New Zealand missing the mark on pollution targets
Oxfam New Zealand welcomes the confirmation that the government will honour its Kyoto Protocol commitments to stabilise
greenhouse gas emissions at 1990 levels in the current commitment period through 2012. However, the current government
has succumbed to delaying tactics and has not retained the previous government's target for greenhouse gas reductions
Oxfam's Executive Director Barry Coates, speaking from the UN climate talks in Poznan, Poland said, "Where climate
negotiations are concerned, no target is a bad target. It is time that New Zealand fronted up to recognise that our
emissions are 26% above the level of our Kyoto commitment. We need to get serious about fulfilling our responsibilities
to those who are suffering the impacts of climate change. It's time to stop harming and start helping.
"We are disappointed that New Zealand has chosen to step back from a commitment to emissions reductions of 25-40% by
2020," said Coates. "By backing off from this range, and initiating a review of the Emissions Trading Scheme, New
Zealand is sending the international community a message that we are not serious about joining the global effort to
tackle the climate crisis," he added.
Coates commented, "The National government has retained many of the foreign policy aims of the previous government,
arguing that they are beyond party politics. New Zealand's climate change policy deserves the same treatment. The basis
should be informed scientific analysis, not ideology."
At the UN climate change talks in Poznan, taking place December 1-12, Oxfam is calling for equity in emissions
reductions and urgent action to support the people who are already struggling to cope with climate change. The
negotiations are now entering the second week. The New Zealand Minister of Climate Change Negotiations, Tim Groser,
arrives on December 10. Ministers are due to join the High Level segment on December 11-12.
The talks have been moving slowly and there is a huge task facing climate change negotiators over the next week. They
must meet the schedule for concluding a strong agreement in time for the Copenhagen Summit in December 2009. If there is
no plan in place by then for what happens after 2012, businesses and governments face uncertainty in their long term
plans for investment.
"New Zealand should be listening to the vast weight of scientific evidence, to responsible business and to the pleas
from developing countries suffering climate change impacts," said Coates. "We should not be condemning our Pacific
neighbours to lose their land, their homes and, in some cases, their whole nations. What does a commitment to good
relations with the Pacific actually mean if the New Zealand government does not support their right to exist?

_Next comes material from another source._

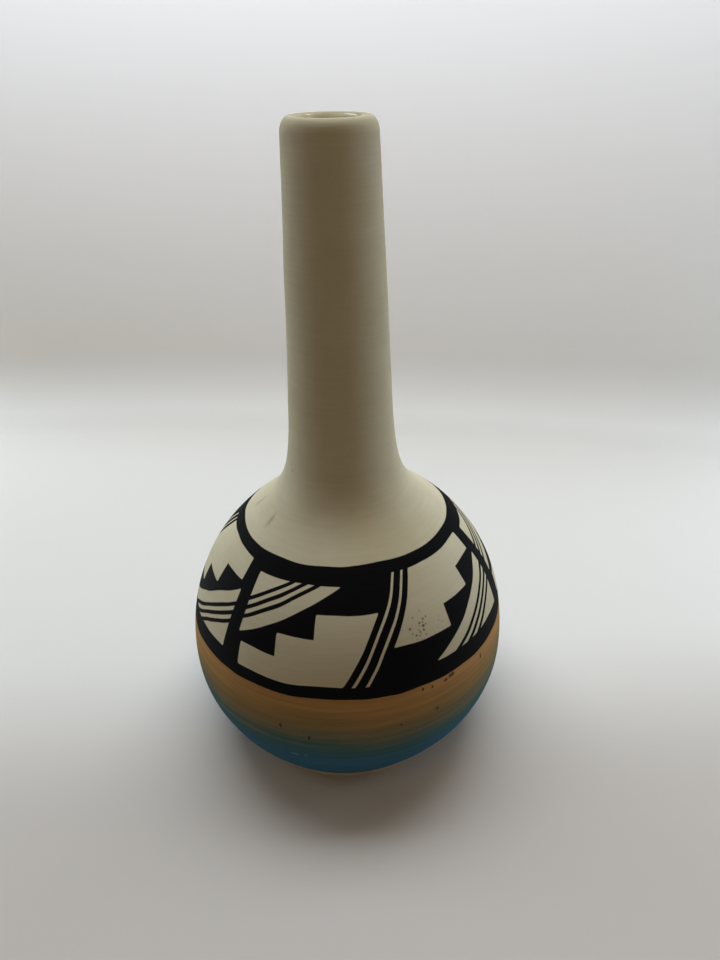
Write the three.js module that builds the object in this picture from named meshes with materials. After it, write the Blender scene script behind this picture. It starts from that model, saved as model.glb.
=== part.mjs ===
// Long-necked bottle vase of painted earthenware, in millimetres, +Z up, standing on z = 0.
// The fired vase is one body. Its nodes are the sections that a potter makes and lutes together
// before firing, foot ring, bowl, shoulder and neck, and the glaze that is poured in to line it.
import * as THREE from "three";

// Foot: a low turned ring of bare clay with a shallow recess inside it
const FOOT_DIAMETER = 101.6;
const FOOT_HEIGHT = 2;
const FOOT_RING_WIDTH = 7;
const FOOT_BEVEL = 0.5;

// Globe: a bowl from the foot out to the belly, and a shoulder from there in to the neck
const GLOBE_DIAMETER = 138;
const BELLY_RISE = 43;
const SHOULDER_RISE = 63.2;
const SHOULDER_DIAMETER = 77.4;

// Neck: a flared root and a long slow taper up to the lip
const ROOT_RISE = 54.8;
const ROOT_TOP_DIAMETER = 40;
const TAPER_RISE = 85.8;
const LIP_DIAMETER = 33;

// Lip: its crest lies nearer the bore, so it rolls over broadly outside and more tightly inside
const LIP_RISE = 5.3;
const LIP_INNER_RISE = 2.2;
const LIP_CREST_DEPTH = 3.1;

// Wall, floor and glaze
const WALL = 4.8;
const FLOOR = 6;
const FLOOR_FILLET = 4;
const GLAZE_THICKNESS = 0.5;

// Slip that lutes the sections together, and the same gap behind the glaze
const LUTING_GAP = 0.3;

// Angles of the outside above level, in degrees, where the globe leaves the foot and meets the neck
const FOOT_ANGLE = 51;
const SHOULDER_ANGLE = 37;

// Fullness of each curve at its two ends, as shares of the stretch that it spans
const FOOT_FULLNESS = 0.34;
const LOWER_BELLY_FULLNESS = 0.39;
const UPPER_BELLY_FULLNESS = 0.45;
const SHOULDER_FULLNESS = 0.28;
const ROOT_FULLNESS = 0.35;
const NECK_FULLNESS = 0.63;

// Facets: steps round the vase, and steps along each stretch outside and inside
const STEPS_ROUND = 48;
const OUTSIDE_STEPS = { lower: 7, upper: 10, root: 10, taper: 3 };
const INSIDE_STEPS = { lower: 7, upper: 6, root: 7, taper: 1 };
const LIP_STEPS = { outer: 6, inner: 4 };
const FILLET_STEPS = 3;

const EARTHENWARE = { color: 0xd8d2c2, roughness: 0.9, metalness: 0 };
const BARE_CLAY = { color: 0xcbb391, roughness: 0.95, metalness: 0 };
const CLEAR_GLAZE = { color: 0xe3ddcd, roughness: 0.15, metalness: 0 };

// The outline is a row of curves in (radius, height), climbing the outside from foot to lip
const bellyHeight = FOOT_HEIGHT + BELLY_RISE;
const shoulderHeight = bellyHeight + SHOULDER_RISE;
const rootTopHeight = shoulderHeight + ROOT_RISE;
const lipHeight = rootTopHeight + TAPER_RISE;
const floorTop = FOOT_HEIGHT + FLOOR;

const footEdge = new THREE.Vector2(FOOT_DIAMETER / 2, FOOT_HEIGHT);
const belly = new THREE.Vector2(GLOBE_DIAMETER / 2, bellyHeight);
const shoulder = new THREE.Vector2(SHOULDER_DIAMETER / 2, shoulderHeight);
const rootTop = new THREE.Vector2(ROOT_TOP_DIAMETER / 2, rootTopHeight);
const lipEdge = new THREE.Vector2(LIP_DIAMETER / 2, lipHeight);

const straightUp = new THREE.Vector2(0, 1);
const footSlope = slope(FOOT_ANGLE);
const shoulderSlope = slope(180 - SHOULDER_ANGLE);
const neckSlope = lipEdge.clone().sub(rootTop).normalize();

const outline = {
  lower: stretch(footEdge, footSlope, FOOT_FULLNESS, belly, straightUp, LOWER_BELLY_FULLNESS),
  upper: stretch(belly, straightUp, UPPER_BELLY_FULLNESS, shoulder, shoulderSlope, SHOULDER_FULLNESS),
  root: stretch(shoulder, shoulderSlope, ROOT_FULLNESS, rootTop, neckSlope, NECK_FULLNESS),
  taper: new THREE.LineCurve(rootTop, lipEdge),
};

function slope(degrees) {
  const angle = THREE.MathUtils.degToRad(degrees);
  return new THREE.Vector2(Math.cos(angle), Math.sin(angle));
}

// A smooth curve between two points that leaves and arrives along the given directions
function stretch(from, leaving, leavingFullness, to, arriving, arrivingFullness) {
  const span = from.distanceTo(to);
  const first = from.clone().addScaledVector(leaving, span * leavingFullness);
  const second = to.clone().addScaledVector(arriving, -span * arrivingFullness);
  return new THREE.CubicBezierCurve(from, first, second, to);
}

// The point that lies a set depth inside the outline, square to it
function inside(curve, t, depth) {
  const point = curve.getPoint(t);
  const along = curve.getTangent(t);
  return new THREE.Vector2(point.x - along.y * depth, point.y + along.x * depth);
}

// Points of one stretch from its lower end to its upper end, at a depth inside the outline
function follow(curve, steps, depth, startAt = 0) {
  const points = [];
  for (let step = 0; step <= steps; step += 1) {
    points.push(inside(curve, startAt + ((1 - startAt) * step) / steps, depth));
  }
  return points;
}

// Where on the lower stretch the inner wall has climbed clear of the floor's fillet
function wallStart() {
  const fineSteps = 400;
  let step = 0;
  while (step < fineSteps / 2) {
    if (inside(outline.lower, step / fineSteps, WALL).y >= floorTop + FLOOR_FILLET) break;
    step += 1;
  }
  return step / fineSteps;
}

// Floor, fillet and inner wall of the bowl at a depth, from the axis out and up to the belly
function bowlInside(depth) {
  const startAt = wallStart();
  const floorHeight = floorTop + depth - WALL;
  const wall = follow(outline.lower, INSIDE_STEPS.lower, depth, startAt);
  const along = outline.lower.getTangent(startAt);
  const foot = wall[0].x - ((wall[0].y - floorHeight) * along.x) / along.y;
  const corner = new THREE.Vector2(foot, floorHeight);
  const floorEdge = new THREE.Vector2(foot - FLOOR_FILLET, floorHeight);
  const fillet = new THREE.QuadraticBezierCurve(floorEdge, corner, wall[0]);
  return [new THREE.Vector2(0, floorHeight), ...joined(fillet.getPoints(FILLET_STEPS), wall)];
}

// Inner wall of the shoulder at a depth, from the belly up to the neck joint
function shoulderInside(depth) {
  return follow(outline.upper, INSIDE_STEPS.upper, depth);
}

// Inner wall of the neck at a depth, from the shoulder joint up to where the lip turns over
function neckInside(depth) {
  const root = follow(outline.root, INSIDE_STEPS.root, depth);
  const taper = follow(outline.taper, INSIDE_STEPS.taper, depth);
  const top = taper.at(-1).clone().addScaledVector(neckSlope, LIP_RISE - LIP_INNER_RISE);
  return joined(root, taper, [top]);
}

// Moves the first point of each row off the section below, by the gap that the slip fills
function liftStart(gap, direction, ...rows) {
  for (const row of rows) {
    row[0].addScaledVector(direction, gap);
  }
}

// Rows of points end to end, leaving out each point that repeats the one before it
function joined(...rows) {
  const nearlySame = 1e-6;
  return rows.flat().filter((point, i, all) => i === 0 || point.distanceTo(all[i - 1]) > nearlySame);
}

// A solid of revolution about +Z from a profile that runs up its outside and down its inside
function turned(name, profile, finish) {
  const geometry = new THREE.LatheGeometry(profile, STEPS_ROUND);
  geometry.rotateX(Math.PI / 2);
  const mesh = new THREE.Mesh(geometry, new THREE.MeshStandardMaterial(finish));
  mesh.name = name;
  return mesh;
}

// Foot ring: flat underneath, bevelled where it was turned, with its top luted under the bowl
function footRing() {
  const outer = FOOT_DIAMETER / 2;
  const inner = outer - FOOT_RING_WIDTH;
  const top = FOOT_HEIGHT - LUTING_GAP;
  const profile = [
    new THREE.Vector2(inner + FOOT_BEVEL, 0),
    new THREE.Vector2(outer - FOOT_BEVEL, 0),
    new THREE.Vector2(outer, FOOT_BEVEL),
    new THREE.Vector2(outer, top),
    new THREE.Vector2(inner, top),
    new THREE.Vector2(inner, FOOT_BEVEL),
    new THREE.Vector2(inner + FOOT_BEVEL, 0),
  ];
  return turned("foot_ring", profile, BARE_CLAY);
}

// Bowl: the floor and the lower half of the globe, up to the level edge at the belly
function globeBowl() {
  const outside = follow(outline.lower, OUTSIDE_STEPS.lower, 0);
  const hollow = bowlInside(WALL).reverse();
  const underside = new THREE.Vector2(0, FOOT_HEIGHT);
  return turned("globe_bowl", [underside, ...outside, ...hollow], EARTHENWARE);
}

// Shoulder: the upper half of the globe, standing on the bowl's edge and open where the neck goes
function globeShoulder() {
  const outside = follow(outline.upper, OUTSIDE_STEPS.upper, 0);
  const hollow = shoulderInside(WALL);
  liftStart(LUTING_GAP, straightUp, outside, hollow);
  return turned("globe_shoulder", [...outside, ...hollow.reverse(), outside[0]], EARTHENWARE);
}

// Neck: it stands on the bevelled edge of the shoulder
function neckTube() {
  const root = follow(outline.root, OUTSIDE_STEPS.root, 0);
  const taper = follow(outline.taper, OUTSIDE_STEPS.taper, 0);
  const outside = joined(root, taper);
  const bore = neckInside(WALL);
  liftStart(LUTING_GAP, shoulderSlope, outside, bore);
  const profile = joined(outside, lip(), bore.reverse(), [outside[0]]);
  return turned("neck_tube", profile, EARTHENWARE);
}

// Rounded lip: two quarter ellipses that meet at the crest, leaning with the neck's taper
function lip() {
  const outward = new THREE.Vector2(neckSlope.y, -neckSlope.x);
  const lean = outward.angle();
  const outerCentre = lipEdge.clone().addScaledVector(outward, -LIP_CREST_DEPTH);
  const innerCentre = outerCentre.clone().addScaledVector(neckSlope, LIP_RISE - LIP_INNER_RISE);
  const outer = new THREE.EllipseCurve(
    outerCentre.x, outerCentre.y, LIP_CREST_DEPTH, LIP_RISE, 0, Math.PI / 2, false, lean,
  );
  const inner = new THREE.EllipseCurve(
    innerCentre.x, innerCentre.y, WALL - LIP_CREST_DEPTH, LIP_INNER_RISE, Math.PI / 2, Math.PI, false, lean,
  );
  return joined(outer.getPoints(LIP_STEPS.outer), inner.getPoints(LIP_STEPS.inner));
}

// Glaze lining: a thin glassy coat over the floor, the inner wall and the bore, up to the lip
function glazeLining() {
  const behind = WALL + LUTING_GAP;
  const front = behind + GLAZE_THICKNESS;
  const clayFace = joined(bowlInside(behind), shoulderInside(behind), neckInside(behind));
  const glassFace = joined(bowlInside(front), shoulderInside(front), neckInside(front));
  return turned("glaze_lining", [...clayFace, ...glassFace.reverse()], CLEAR_GLAZE);
}

const group = new THREE.Group();
group.add(footRing(), globeBowl(), globeShoulder(), neckTube(), glazeLining());
export default group;
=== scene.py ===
# %% [markdown]
# # A painted bottle vase
#
# The real vase is one fired body of pale earthenware: a round globe on a low foot, with a long neck
# that tapers to a rounded lip. The outside is dry, unglazed slip. It is painted with a black and cream
# band, and below the band with a blend from burnt orange to blue. Only the inside is glazed.
#
# The built frame holds its size and its sections. It is loaded first, and every piece made here is
# sized from it, rides on it and stands in for some of its sections.

# %% Load the frame
import math

import bpy
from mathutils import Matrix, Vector


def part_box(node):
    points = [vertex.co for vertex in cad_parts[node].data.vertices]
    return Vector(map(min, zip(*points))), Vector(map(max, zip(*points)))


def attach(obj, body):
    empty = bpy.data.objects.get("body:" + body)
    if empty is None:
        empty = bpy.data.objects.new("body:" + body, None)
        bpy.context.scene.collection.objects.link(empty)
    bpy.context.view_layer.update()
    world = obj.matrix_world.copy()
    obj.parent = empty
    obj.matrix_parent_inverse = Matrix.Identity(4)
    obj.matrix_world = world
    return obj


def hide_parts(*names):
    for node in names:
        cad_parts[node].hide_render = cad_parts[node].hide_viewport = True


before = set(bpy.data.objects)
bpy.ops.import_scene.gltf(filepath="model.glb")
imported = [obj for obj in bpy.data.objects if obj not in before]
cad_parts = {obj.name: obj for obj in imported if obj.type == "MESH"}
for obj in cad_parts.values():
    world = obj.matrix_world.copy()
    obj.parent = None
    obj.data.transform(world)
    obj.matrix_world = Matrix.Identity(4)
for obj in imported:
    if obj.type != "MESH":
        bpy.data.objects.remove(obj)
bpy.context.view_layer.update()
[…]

• The Labour government had agreed a target for greenhouse gas reductions of 25-40% for New Zealand and other
developed nations (from 1990 levels). This policy position was based on the range recommended by the Intergovernmental
Panel on Climate Change (IPCC) as likely to maintain global warming at below 2°C. Temperature rise above this level is
predicted to result in sharply increasing impacts, causing irreversible damage to ecosystems and widespread suffering
and loss of life.
• The latest scientific information is indicating that deeper emissions cuts will be needed than the 25-40% range
to avoid exceeding global temperature rise of 2°C and the serious consequences. Oxfam is calling for the New Zealand
government to set a target of reducing emissions by 40% below 1990 levels by 2020.